Mais les néo-libéraux — et c’est en quoi ils diffèrent radicalement des dirigistes — n’admettent que les interventions compatibles avec le libre mécanisme des prix. Par exemple, la concurrence ne résulte pas nécessairement de l’économie de marché : les producteurs peuvent trouver plus commode de s’entendre que de se faire réellement concurrence ; les syndicats ouvriers peuvent constituer de véritables féodalités dans l’État. On ne peut rétablir les conditions de la libre concurrence que par une législation antitrust et une réglementation syndicale, empêchant le closed shop et limitant le droit de grève. De même, pour être socialement efficace, la libre concurrence postule la stabilité monétaire. En période d’inflation ou de déflation rapides, les prix cessent de remplir leur rôle régulateur et n’assurent pas l’élimination des moins aptes : les bénéfices ne sont plus la récompense de l’aptitude des producteurs à bien servir les besoins du public ; les pertes ne sont plus la sanction des erreurs et des fautes. Pour garantir la neutralité de la monnaie et, par suite, la stabilité relative des prix, l’organisation bancaire et la politique du crédit doivent être réglementées, et le budget équilibré. Enfin, dans le domaine de la répartition des revenus et des richesses, les néo-libéraux ne condamnent pas non plus automatiquement l’intervention de l’État.
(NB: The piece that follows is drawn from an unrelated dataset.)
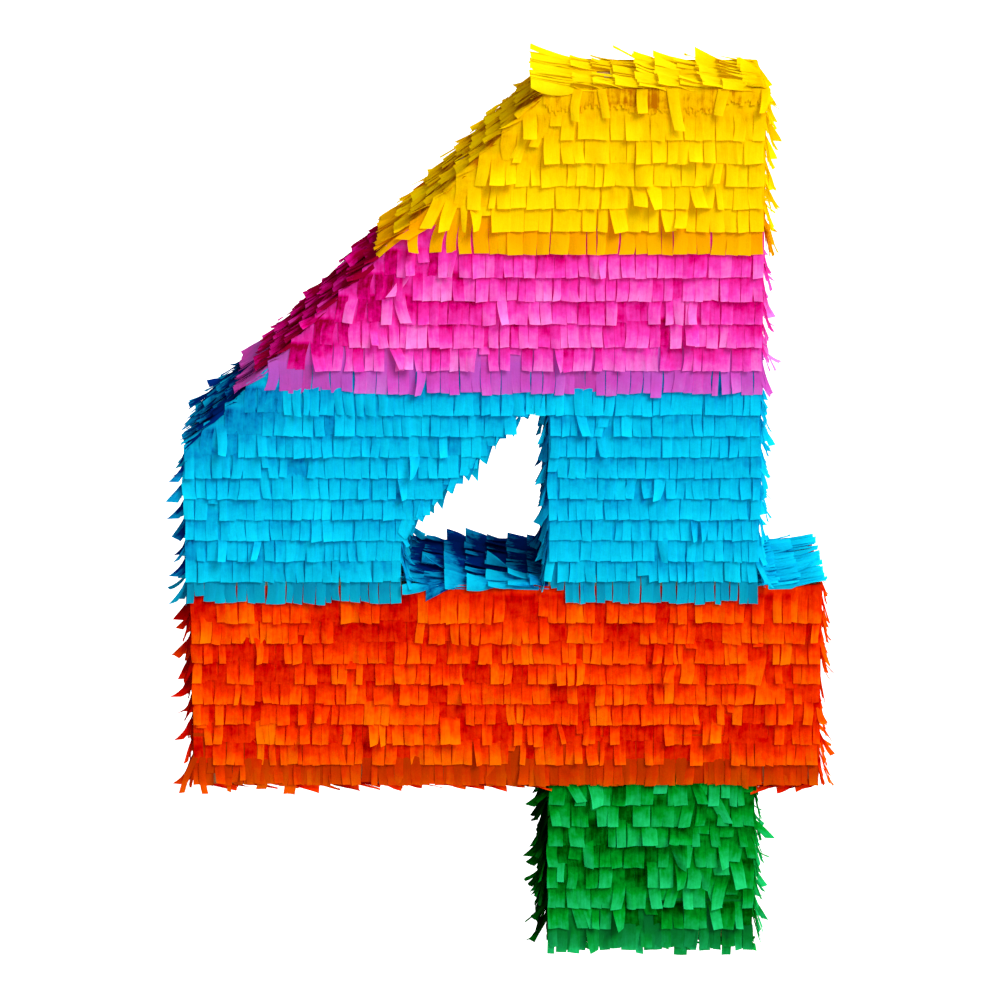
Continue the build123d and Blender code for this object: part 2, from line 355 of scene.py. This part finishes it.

La répartition des richesses, à une époque donnée, ne correspond pas automatiquement à l’aménagement optimal de la production, de la distribution et de l’utilisation des richesses. Les pouvoirs publics peuvent intervenir en vue de réaliser un meilleur rendement social, mais sous la condition de sauvegarder l’économie du marché, c’est-à-dire de ne tolérer que les modes d’intervention compatibles avec le mécanisme des prix. Ils peuvent agir sur les facteurs qui déterminent les prix et sur leurs effets, mais pas sur les prix eux-mêmes.